Task brief
Would you print the material exactly, starting at its first line and ending at the line holding "from FreeCAD import"?
***** Data lines
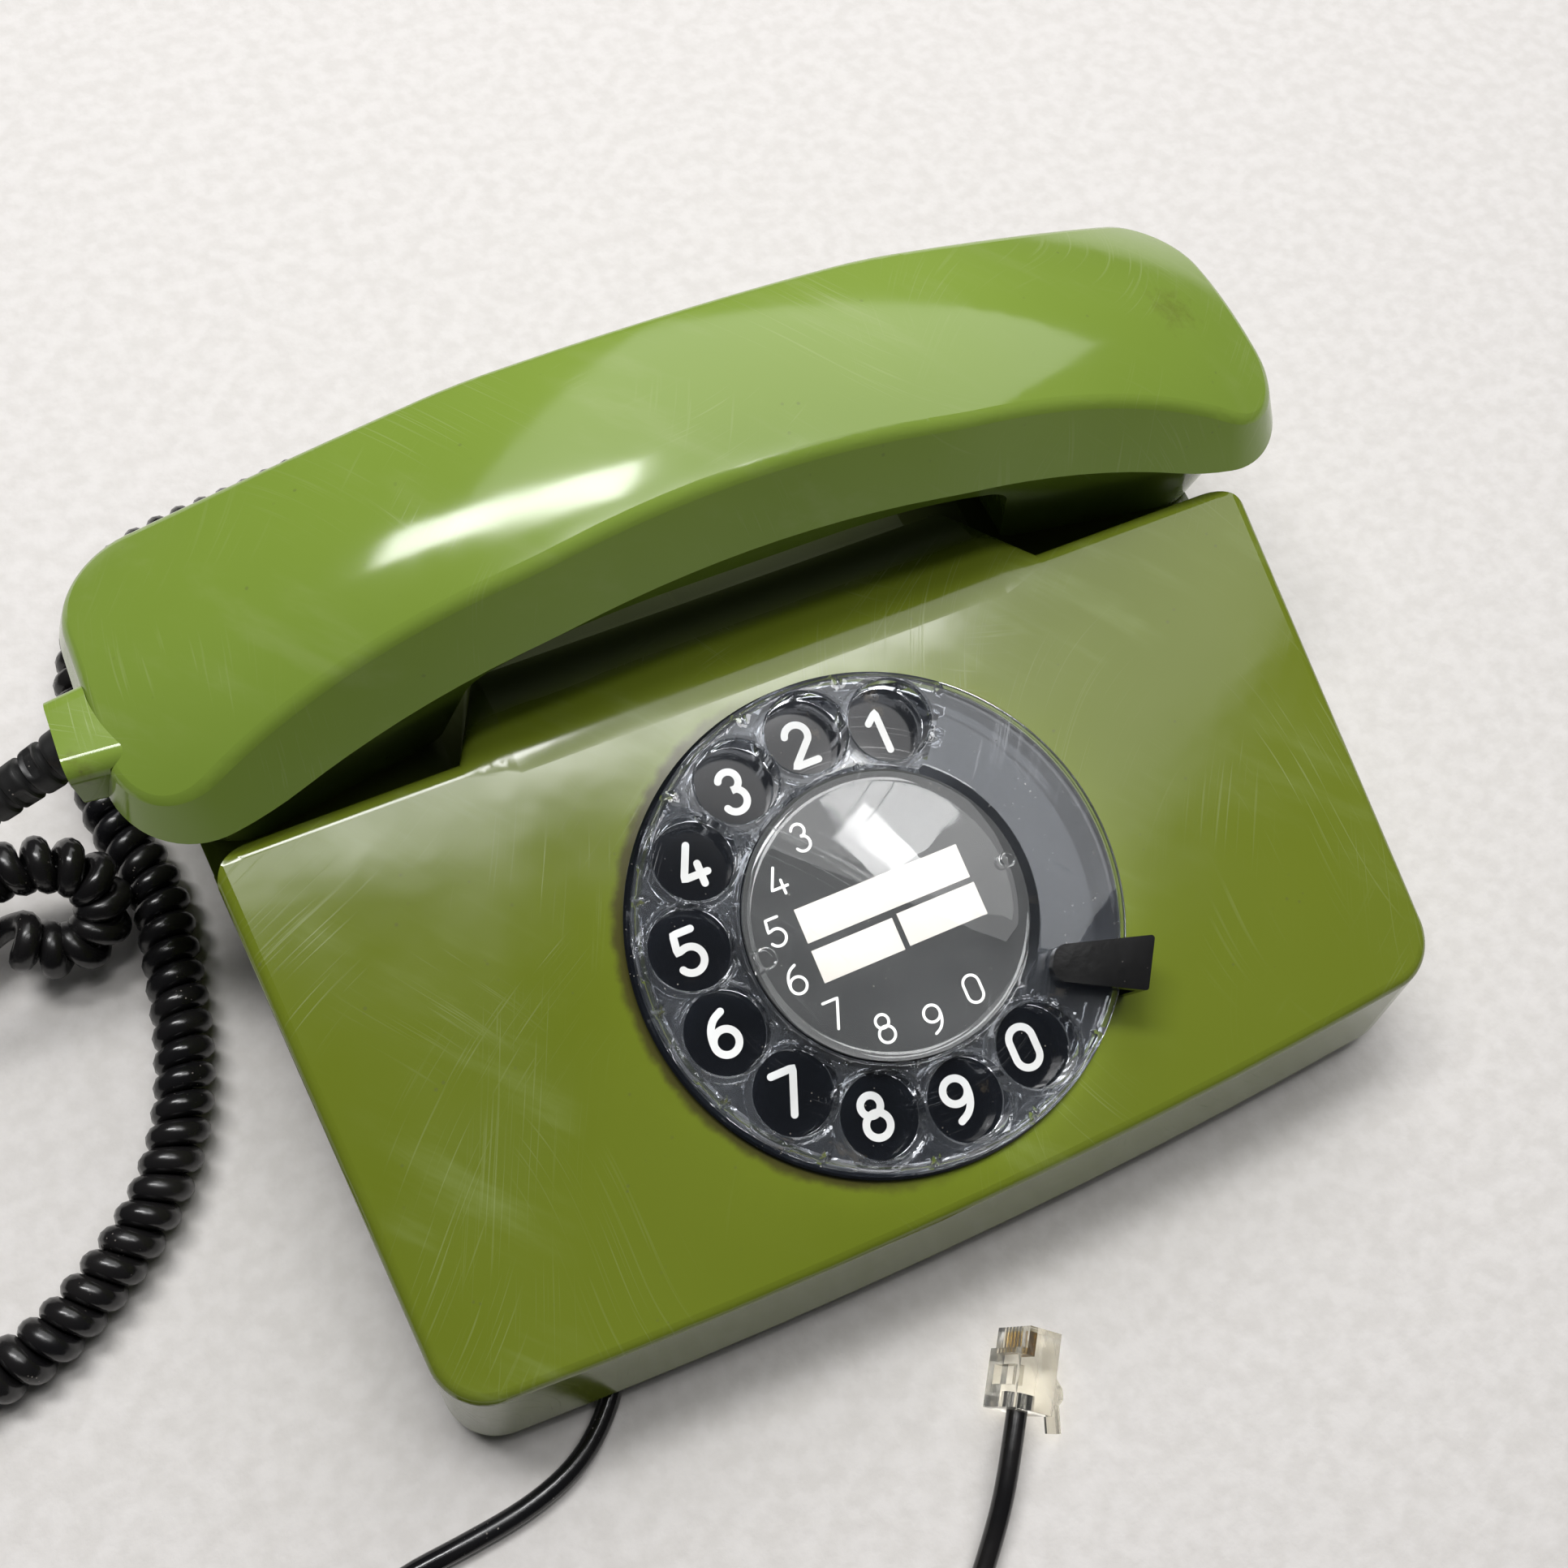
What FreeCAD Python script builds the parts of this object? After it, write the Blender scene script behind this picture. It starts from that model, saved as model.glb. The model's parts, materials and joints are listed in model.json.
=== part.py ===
import FreeCAD, Part
import math
import os
import Sketcher
from types import SimpleNamespace
from FreeCAD import Placement, Rotation, Vector

# A compact rotary desk telephone, in millimetres: +Z up, +X to the right of the person who dials and +Y to the
# back. The origin is on the table under the middle of the telephone. "Depth" below is measured back from the
# front edge of the sloping face, "height" is measured up from the table.

doc = FreeCAD.newDocument("rotary_telephone")

# ---------------------------------------------------------------- driving dimensions

SIZES = (
    # base housing
    ("face_width", 168), ("base_depth", 146), ("side_flare", 0.07), ("side_draft", 0.06),
    ("front_draft", 0.10), ("front_bow", 3.2), ("housing_bottom", 5.4), ("front_height", 29.5),
    ("face_slope", 12.75), ("housing_wall", 2.4), ("front_corner_round", 9), ("rear_corner_round", 12),
    ("face_edge_round", 2),
    # cradle across the back
    ("ridge_depth", 85.2), ("ridge_round", 2.6), ("hollow_depth", 99), ("hollow_round", 22),
    ("hollow_run", 10), ("hollow_floor", 24), ("saddle_blend", 8), ("cup_gap", 0.3), ("cradle_floor", 31),
    ("cradle_width", 52.6), ("sill_height", 38), ("sill_floor", 30.6), ("sill_inner_half", 84),
    ("ridge_end_round", 8), ("crest_height", 43), ("sill_crest", 38.5),
    # bottom
    ("plate_thickness", 2), ("plate_recess", 0.6), ("plate_gap", 0.3), ("foot_radius", 6),
    ("foot_inset", 14), ("boss_radius", 3.6), ("screw_radius", 1.5), ("screw_head_radius", 2.8),
    ("screw_head_height", 1.2), ("screw_length", 10), ("screw_clearance", 0.1),
    # dial
    ("dial_depth", 40.2), ("dial_hole_radius", 36), ("ring_radius", 38.9), ("ring_lip", 1.3),
    ("ring_face", 0.8), ("ring_plate", 1.5), ("ring_skirt_radius", 35.4), ("ring_skirt_wall", 4),
    ("ring_skirt_depth", 5), ("wheel_radius", 38), ("wheel_bottom", 2.2), ("wheel_edge", 5.3),
    ("wheel_top", 7.2), ("wheel_bevel", 1.6), ("wheel_floor", 5.6), ("finger_hole_radius", 6.4),
    ("finger_circle_radius", 29.8), ("finger_first_angle", 65.3), ("finger_hole_spacing", 25.67),
    ("label_radius", 22), ("label_thickness", 0.4), ("cover_top", 8.7), ("stop_angle", -33.2),
    ("stop_tip_radius", 25.4), ("stop_tip_offset", -3), ("stop_leg_radius", 39.2),
    ("stop_leg_thickness", 1.4), ("stop_bottom", 8.3), ("stop_thickness", 1.8), ("stop_root_width", 8.6),
    ("stop_tip_width", 5.4),
    # dial mechanism
    ("mech_plate_radius", 35), ("pillar_circle", 30.5), ("dial_screw_circle", 33.2),
    ("mech_plate_thickness", 1.4), ("mech_depth", 12), ("spindle_radius", 3), ("arbor_radius", 1.2),
    ("running_clearance", 0.05), ("gear_module", 0.7), ("gear_thickness", 1.4), ("main_teeth", 48),
    ("pinion_teeth", 12), ("wheel_teeth", 32), ("governor_teeth", 10), ("gear_backlash", 0.16),
    ("mesh_clearance", 0.12), ("drum_radius", 8.4), ("drum_wall", 0.8), ("drum_height", 4),
    ("fly_radius", 7), ("spring_inner_radius", 4.6), ("spring_outer_radius", 11), ("spring_width", 2.4),
    ("spring_strip", 0.45),
    # handset
    ("handset_half", 99.5), ("handset_shift", 1.7), ("handset_play", 0.05), ("seam_middle", 70),
    ("seam_end", 51), ("seam_turn", 74), ("handset_end_width", 53.6), ("handset_grip_width", 42),
    ("handset_top", 83.3), ("handset_top_arc", 211), ("handset_crown_arc", 58), ("shell_side_slope", 0.57),
    ("shell_grip_slope", 0.505), ("shell_end_slope", 0.3), ("shell_end_round", 0.74),
    ("shell_end_rise", 0.00625), ("crease_round", 3), ("shell_wall", 2.2), ("seam_gap", 0.3),
    ("grip_half", 34), ("lower_end_inset", 1.8), ("lower_side_slope", 0.26), ("lower_end_slope", 0.18),
    ("cup_length", 47.5), ("grip_under", 60), ("capsule_inset", 28), ("capsule_radius", 15),
    ("capsule_height", 9), ("sound_hole_radius", 1.2), ("sound_hole_circle", 6.5), ("cord_boss_length", 10),
    ("cord_boss_width", 17), ("handset_screw_place", 26), ("cord_boss_height", 11),
    ("cord_boss_offset", -6), ("cord_boss_middle", 53.5),
    # cradle switch
    ("plunger_inset", 33.5), ("plunger_radius", 2.5), ("yoke_height", 4), ("yoke_width", 8),
    ("yoke_bottom", 11.5), ("hook_wire", 0.55), ("hook_coil_radius", 3), ("hook_coil_pitch", 1.4),
    # ringer
    ("ringer_side", -62), ("ringer_depth", 45), ("gong_radius", 14.5), ("gong_height", 9),
    ("gong_wall", 1.2), ("gong_spacing", 38), ("gong_lift", 6), ("clapper_ball", 2.6), ("clapper_reach", 9),
    ("coil_radius", 6), ("coil_length", 14),
    # cords
    ("curl_radius", 4.9), ("curl_wire_radius", 2.1), ("lead_radius", 1.65), ("relief_length", 27.5),
    ("relief_seat", 2), ("relief_root", 4), ("relief_tip", 2.8), ("coil_ring_radius", 19.5),
    ("coil_band", 10.5), ("coil_stack", 13.8),
    # modular plug
    ("plug_width", 9.65), ("plug_length", 12.3), ("plug_thickness", 6.6), ("plug_turn", 54),
    ("plug_roll", -70), ("plug_lift", 5.7), ("plug_socket", 2.5),
)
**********
Task response
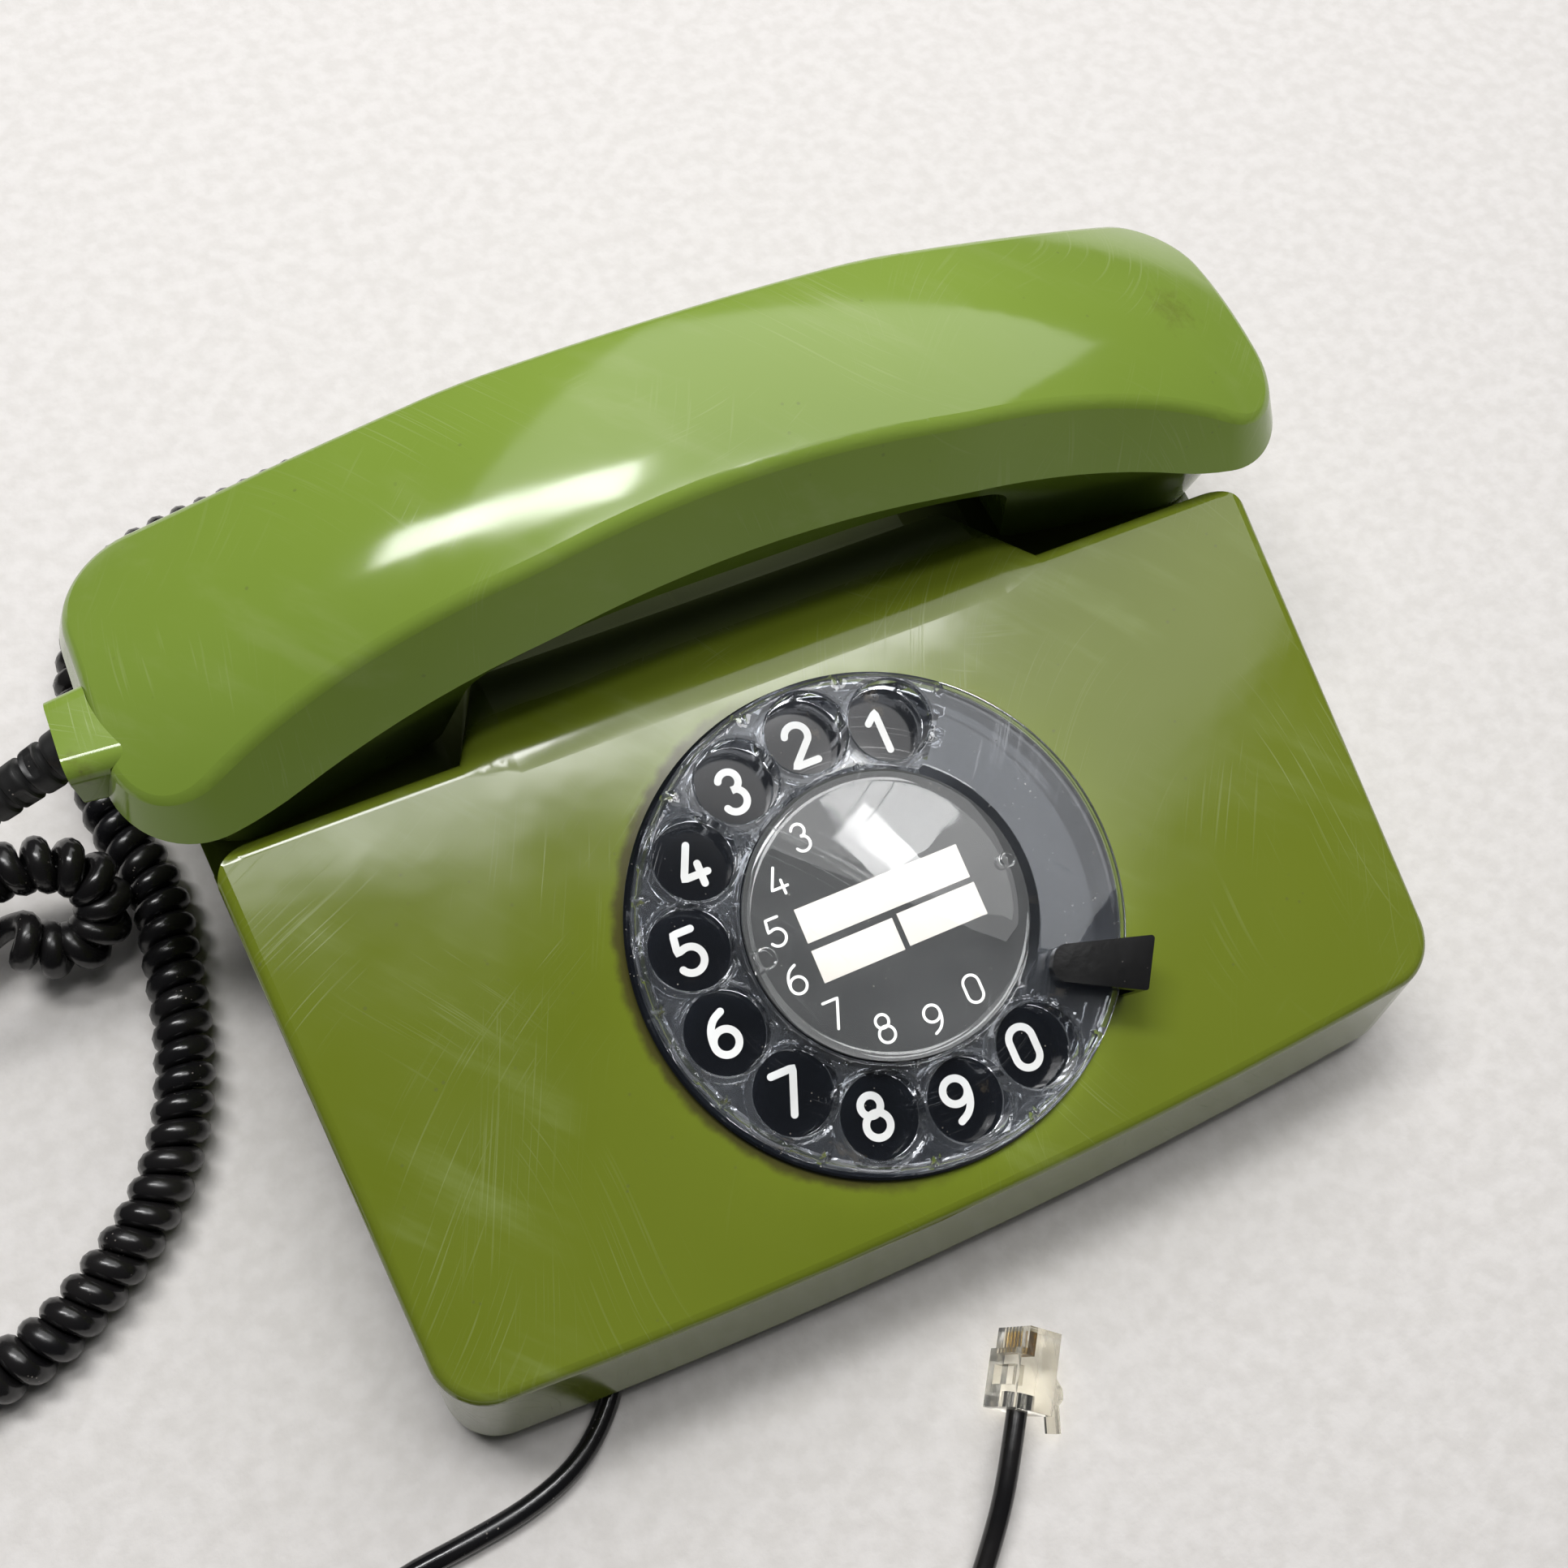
What FreeCAD Python script builds the parts of this object? After it, write the Blender scene script behind this picture. It starts from that model, saved as model.glb. The model's parts, materials and joints are listed in model.json.
=== part.py ===
import FreeCAD, Part
import math
import os
import Sketcher
from types import SimpleNamespace
from FreeCAD import Placement, Rotation, Vector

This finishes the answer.